(Problem): Transcribe only part of the material below: the lines from the one containing "make_valve_body()" through the one containing "obj.matrix_parent_inverse = Matrix.Identity(4)", inclusive, exactly as written.

(Entries):
****************************************

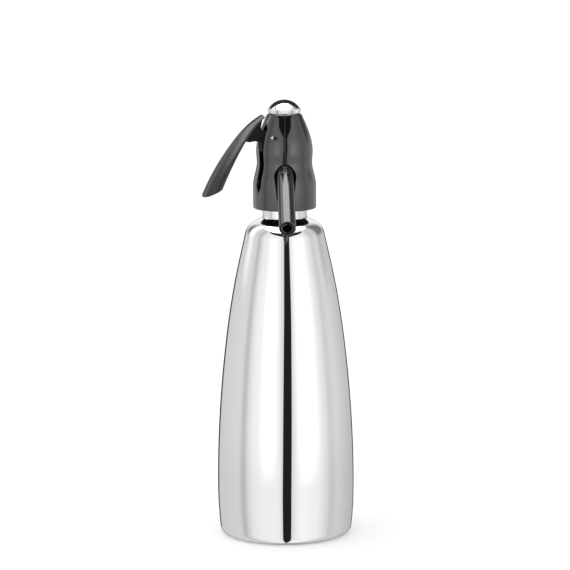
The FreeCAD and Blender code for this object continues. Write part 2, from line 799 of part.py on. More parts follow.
def make_relief_valve():
    disc = relief_bar(relief_radius - fit_clearance, relief_place, relief_place + relief_disc_height)
    save(disc, "relief_disc")

    # the plug's outer face sits just inside the body's round side
    plug_end = math.sqrt(body_radius ** 2 - relief_radius ** 2)
    plug_start = plug_end - relief_plug_length
    plug = relief_bar(relief_radius - fit_clearance, plug_start, plug_end)
    plug = plug.cut(relief_bar(relief_vent, plug_start - over, plug_end + over))
    save(plug, "relief_plug")

    spring_start = relief_place + relief_disc_height
    coil = relief_radius - 3 * relief_wire
    spring = coil_spring(coil, relief_wire, plug_start - spring_start, relief_turns)
    spring.rotate(CENTRE, Y_AXIS, 90)
    spring.translate(V(spring_start, 0, seat_z + relief_rise))
    save(turned(spring, relief_turn), "relief_spring")


def make_cap():
    nut_top = cover_top_z + nut_height
    nut = ring(nut_radius, nipple_radius + fit_clearance, cover_top_z, nut_top)
    notch_place = V(nut_radius - notch_depth, -notch_width / 2, cover_top_z + nut_height / 2)
    notch = Part.makeBox(nut_radius, notch_width, nut_height, notch_place)
    for azimuth in (45, 135, 225, 315):
        nut = nut.cut(turned(notch, azimuth))
    save(nut, "cover_nut")

    boss_z = dome_z + ring_boss_height
    knurled = cylinder(cap_radius, ring_z, dome_z).fuse(cylinder(ring_boss_radius, dome_z, boss_z))
    knurled = knurled.cut(cylinder(ring_skirt_bore, ring_z - over, dome_z - ring_web_drop))
    knurled = knurled.cut(cylinder(nipple_radius + running_clearance, ring_z, boss_z + over))
    grooves = []
    for step in range(knurl_count):
        x, y = polar(cap_radius + knurl_radius - knurl_depth, step * 360 / knurl_count)
        grooves.append(cylinder(knurl_radius, ring_z - over, dome_z + over, x, y))
    save(knurled.cut(grooves), "cap_knurled_ring")

    # a slice of a round shell
    ball_radius = (dome_radius ** 2 + dome_height ** 2) / (2 * dome_height)
    ball_centre = V(0, 0, dome_z + dome_height - ball_radius)
    dome = Part.makeSphere(ball_radius, ball_centre)
    dome = dome.cut(Part.makeSphere(ball_radius - dome_wall, ball_centre))
    save(dome.common(cylinder(dome_radius + over, dome_z, dome_z + dome_height + over)), "cap_dome")

    gasket = cylinder(nipple_radius - cap_gasket_margin, nipple_top_z, nipple_top_z + cap_gasket_height)
    save(gasket, "cap_gasket")


os.makedirs("parts", exist_ok=True)
make_bottle()
make_neck_gasket()
make_valve_body()
make_head_cover()
make_lever_pin()
make_lever()
make_spout()
make_valve()
make_tubes()
make_inlet()
make_relief_valve()
make_cap()
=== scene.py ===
import math

import bpy
from mathutils import Matrix, Vector


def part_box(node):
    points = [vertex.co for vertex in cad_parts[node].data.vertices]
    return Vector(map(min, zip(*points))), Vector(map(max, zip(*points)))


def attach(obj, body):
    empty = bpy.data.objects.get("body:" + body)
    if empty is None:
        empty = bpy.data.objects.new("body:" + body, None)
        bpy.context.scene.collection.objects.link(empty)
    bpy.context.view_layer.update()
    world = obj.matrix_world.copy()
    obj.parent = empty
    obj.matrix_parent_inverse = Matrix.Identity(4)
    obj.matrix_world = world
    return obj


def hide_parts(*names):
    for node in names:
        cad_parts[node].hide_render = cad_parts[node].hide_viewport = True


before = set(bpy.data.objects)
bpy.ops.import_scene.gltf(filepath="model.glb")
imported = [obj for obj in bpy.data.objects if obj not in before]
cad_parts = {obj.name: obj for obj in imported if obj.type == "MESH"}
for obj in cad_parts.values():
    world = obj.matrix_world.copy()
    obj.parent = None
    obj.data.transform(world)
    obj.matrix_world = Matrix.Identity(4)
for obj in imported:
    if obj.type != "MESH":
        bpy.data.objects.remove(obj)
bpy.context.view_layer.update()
print("frame loaded,", len(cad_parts), "parts")

scene = bpy.context.scene
scene.view_settings.view_transform = "Standard"
bpy.ops.object.select_all(action="DESELECT")


def hexColour(text):
    # sRGB hex to the linear colour that shaders take
    channels = [int(text[i:i + 2], 16) / 255 for i in (1, 3, 5)]
    linear = [c / 12.92 if c <= 0.04045 else ((c + 0.055) / 1.055) ** 2.4 for c in channels]
    return (*linear, 1.0)


def addNode(tree, kind, inputs=None, **settings):
    # inputs go by name or number; a Map Range takes 1 and 2 as its range in, 3 and 4 as its range out
    node = tree.nodes.new(kind)
    for name, value in settings.items():
        setattr(node, name, value)
    for key, value in (inputs or {}).items():
        if isinstance(value, bpy.types.NodeSocket):
            tree.links.new(value, node.inputs[key])
        else:
            node.inputs[key].default_value = value
    return node


def setRamp(node, stops):
    ramp = node.color_ramp
    while len(ramp.elements) > 1:
        ramp.elements.remove(ramp.elements[-1])
    for number, (place, grey) in enumerate(stops):
        element = ramp.elements[0] if number == 0 else ramp.elements.new(place)
        element.position = place
        element.color = (grey, grey, grey, 1)


def newMaterial(name, colour, metallic, roughness):
    material = bpy.data.materials.new(name)
    material.use_nodes = True
    shader = material.node_tree.nodes["Principled BSDF"]
    shader.inputs["Base Color"].default_value = hexColour(colour)
    shader.inputs["Metallic"].default_value = metallic
    shader.inputs["Roughness"].default_value = roughness
    return material, material.node_tree, shader


# camera: a long lens, a little above the siphon
cameraSetup = {
    "distance": 2.464,      # metres
    "height": 0.600,
    "azimuth": -1.5,        # degrees, towards -X
    "aimHeight": 0.1956,
    "lens": 203.6,
    "roll": 0.25,           # degrees
}


def addCamera(setup):
    turn = math.radians(setup["azimuth"])
    distance = setup["distance"]
    place = Vector((distance * math.sin(turn), -distance * math.cos(turn), setup["height"]))
    bpy.ops.object.camera_add(location=place)
    camera = bpy.context.object
    camera.name = "studioCamera"
    look = Vector((0, 0, setup["aimHeight"])) - place
    roll = Matrix.Rotation(math.radians(-setup["roll"]), 3, "Z")
    camera.rotation_euler = (look.to_track_quat("-Z", "Y").to_matrix() @ roll).to_euler()
    camera.data.lens = setup["lens"]
    camera.data.clip_end = 50
    scene.camera = camera


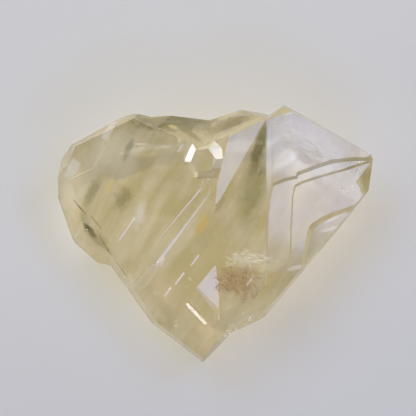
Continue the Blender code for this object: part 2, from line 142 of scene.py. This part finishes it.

# Patches of colour in the milky body, under the front, each over the ones before it: marks of the body, and
# painted shade, painted highlights and painted reflections. A row is a centre's x and y, half the length,
# width and depth, the turn in degrees, softness, raggedness, squareness, colour and strength.
MARKS_AND_PAINTED_LIGHT = [
    # Pale and warm clouds.
    (-0.0405, 0.0330, 0.0150, 0.0110, 0.050, 40, 0.9, 0.20, 0.0, (0.96, 0.94, 0.84), 0.75),
    (-0.0560, 0.0180, 0.0190, 0.0080, 0.050, 80, 0.8, 0.20, 0.0, (0.96, 0.90, 0.72), 0.85),
    (-0.0190, -0.0230, 0.0150, 0.0110, 0.045, -45, 0.9, 0.20, 0.0, (0.80, 0.69, 0.58), 0.50),
    (-0.0040, -0.0400, 0.0150, 0.0120, 0.045, -45, 0.9, 0.20, 0.0, (0.86, 0.75, 0.58), 0.60),
    # Dark smudges, a honey streak and a painted soft white reflection on the left lobe.
    (-0.0357, 0.0144, 0.0076, 0.0044, 0.006, 55, 0.8, 0.35, 0.0, (0.25, 0.25, 0.16), 0.62),
    (-0.0335, 0.0330, 0.0062, 0.0018, 0.006, 65, 0.7, 0.30, 0.0, (0.26, 0.26, 0.20), 0.60),
    (-0.0479, 0.0168, 0.0088, 0.0028, 0.006, 60, 0.8, 0.35, 0.0, (0.26, 0.25, 0.16), 0.65),
    (-0.0412, 0.0187, 0.0058, 0.0014, 0.006, 62, 0.7, 0.30, 0.0, (0.85, 0.70, 0.24), 0.55),
    (-0.0291, 0.0078, 0.0085, 0.0030, 0.006, 70, 0.9, 0.25, 0.0, (0.95, 0.96, 1.00), 0.95),
    # Painted glints on small facets at the left lobe's edge, and a thin pale line there.
    (-0.0556, 0.0255, 0.0048, 0.0024, 0.008, 62, 0.4, 0.10, 0.9, (0.99, 0.99, 1.00), 0.95),
    (-0.0410, 0.0408, 0.0050, 0.0015, 0.010, 62, 0.3, 0.05, 0.8, (0.99, 0.99, 1.00), 0.95),
    (-0.0449, 0.0323, 0.0068, 0.0003, 0.008, 66, 0.5, 0.02, 1.0, (0.90, 0.90, 0.92), 0.60),
    # Painted glints on the bright facets of the hillock.
    (-0.0102, 0.0314, 0.0030, 0.0010, 0.008, 60, 0.2, 0.03, 1.0, (0.93, 0.93, 1.00), 0.90),
    (0.0011, 0.0296, 0.0042, 0.0021, 0.008, 92, 0.2, 0.03, 1.0, (0.88, 0.88, 0.96), 0.80),
    # Amber and pale streaks under the wedge facet.
    (-0.0050, 0.0043, 0.0068, 0.0028, 0.006, 68, 0.8, 0.25, 0.0, (0.84, 0.62, 0.20), 0.70),
    (-0.0097, 0.0001, 0.0044, 0.0014, 0.006, 60, 0.7, 0.30, 0.0, (0.86, 0.84, 0.74), 0.55),
    # Ground of the brown veil and of the white crackle, and shade on the broken edge.
    (0.0092, -0.0184, 0.0098, 0.0080, 0.007, -8, 0.7, 0.60, 0.5, (0.42, 0.25, 0.14), 0.62),
    (0.0140, -0.0094, 0.0105, 0.0040, 0.006, 4, 1.0, 1.20, 0.0, (0.90, 0.91, 0.88), 0.50),
    (0.0024, 0.0126, 0.0072, 0.0013, 0.006, 60, 0.6, 0.50, 0.0, (0.22, 0.19, 0.11), 0.40),
    # The dark pit and the shade around it, and the dark chip at the right end.
    (-0.0489, 0.0017, 0.0038, 0.0014, 0.004, -48, 0.5, 0.40, 0.0, (0.03, 0.03, 0.02), 0.92),
    (-0.0465, -0.0015, 0.0080, 0.0044, 0.006, -45, 0.8, 0.30, 0.0, (0.34, 0.31, 0.19), 0.50),
    (0.0600, 0.0220, 0.0060, 0.0034, 0.008, 80, 0.5, 0.20, 0.0, (0.42, 0.38, 0.16), 0.70),
    # Shade in the notch.
    (-0.0130, 0.0440, 0.0240, 0.0054, 0.024, 0, 0.6, 0.20, 0.0, (0.18, 0.17, 0.09), 0.90),
    (0.0060, 0.0436, 0.0130, 0.0040, 0.024, 26, 0.6, 0.20, 0.0, (0.20, 0.165, 0.09), 0.85),
    (-0.0110, 0.0405, 0.0090, 0.0018, 0.022, -38, 0.5, 0.20, 0.0, (0.30, 0.27, 0.15), 0.60),
    # Dark lines along the left lobe's lower edge.
    (-0.0530, 0.0110, 0.0052, 0.0005, 0.010, -48, 0.6, 0.10, 0.0, (0.24, 0.20, 0.10), 0.75),
    (-0.0465, 0.0050, 0.0048, 0.0004, 0.010, -52, 0.6, 0.10, 0.0, (0.24, 0.20, 0.10), 0.70),
    (-0.0430, -0.0040, 0.0060, 0.0005, 0.010, -58, 0.6, 0.10, 0.0, (0.28, 0.23, 0.12), 0.70),
    (-0.0370, -0.0130, 0.0060, 0.0005, 0.010, -52, 0.6, 0.10, 0.0, (0.30, 0.25, 0.14), 0.60),
    # The edge of the wedge facet, and two spots in the notch.
    (0.0140, 0.0340, 0.0130, 0.0009, 0.008, 65.6, 0.4, 0.05, 1.0, (0.70, 0.67, 0.52), 0.50),
    (-0.0161, 0.0418, 0.0030, 0.0012, 0.012, -20, 0.5, 0.20, 0.0, (0.92, 0.86, 0.48), 0.70),
    (-0.0277, 0.0445, 0.0040, 0.0016, 0.012, -30, 0.6, 0.20, 0.0, (0.34, 0.26, 0.14), 0.60),
    # A painted highlight band under the third growth step, and a painted pale sheen on the top of the right
    # face.
    (0.0451, 0.0022, 0.0050, 0.0010, 0.006, 14, 0.5, 0.10, 0.3, (0.98, 0.98, 1.00), 0.95),
    (0.0365, 0.0325, 0.0270, 0.0175, 0.014, -32, 0.7, 0.15, 0.0, (0.92, 0.93, 1.00), 0.85),
    # The dark triangle beside the ridge.
    (0.0150, 0.0190, 0.0270, 0.0070, 0.008, 78, 0.8, 0.15, 0.0, (0.24, 0.25, 0.13), 0.70),
    (0.0168, 0.0335, 0.0140, 0.0030, 0.008, 74, 0.7, 0.10, 0.0, (0.12, 0.13, 0.06), 0.75),
    # A painted glint on a chip of a growth step, and soft shade on the right face.
    (-0.0207, -0.0105, 0.0026, 0.0009, 0.006, 62, 0.4, 0.10, 0.5, (0.98, 0.98, 1.00), 0.95),
    (0.0400, 0.0080, 0.0160, 0.0090, 0.012, 20, 0.9, 0.15, 0.0, (0.54, 0.50, 0.42), 0.35),
    (0.0262, 0.0321, 0.0055, 0.0040, 0.012, 90, 0.4, 0.20, 0.6, (0.64, 0.59, 0.50), 0.40),
    # The painted bright strip beside the ridge, the hillock's foot and the last painted bright bands.
    (0.0207, 0.0270, 0.0189, 0.0014, 0.010, 90, 0.6, 0.05, 0.0, (0.94, 0.94, 1.00), 0.65),
    (-0.0042, 0.0234, 0.0050, 0.0013, 0.010, 0, 0.4, 0.05, 1.0, (0.96, 0.90, 0.68), 0.90),
    (0.0316, -0.0128, 0.0042, 0.0011, 0.006, 14, 0.5, 0.15, 0.3, (0.97, 0.97, 1.00), 0.90),
    (0.0478, 0.0071, 0.0067, 0.0009, 0.006, 26, 0.5, 0.10, 0.3, (0.98, 0.98, 1.00), 0.95),
]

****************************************

(Solution to this task):
make_valve_body()
make_head_cover()
make_lever_pin()
make_lever()
make_spout()
make_valve()
make_tubes()
make_inlet()
make_relief_valve()
make_cap()
=== scene.py ===
import math

import bpy
from mathutils import Matrix, Vector


def part_box(node):
    points = [vertex.co for vertex in cad_parts[node].data.vertices]
    return Vector(map(min, zip(*points))), Vector(map(max, zip(*points)))


def attach(obj, body):
    empty = bpy.data.objects.get("body:" + body)
    if empty is None:
        empty = bpy.data.objects.new("body:" + body, None)
        bpy.context.scene.collection.objects.link(empty)
    bpy.context.view_layer.update()
    world = obj.matrix_world.copy()
    obj.parent = empty
    obj.matrix_parent_inverse = Matrix.Identity(4)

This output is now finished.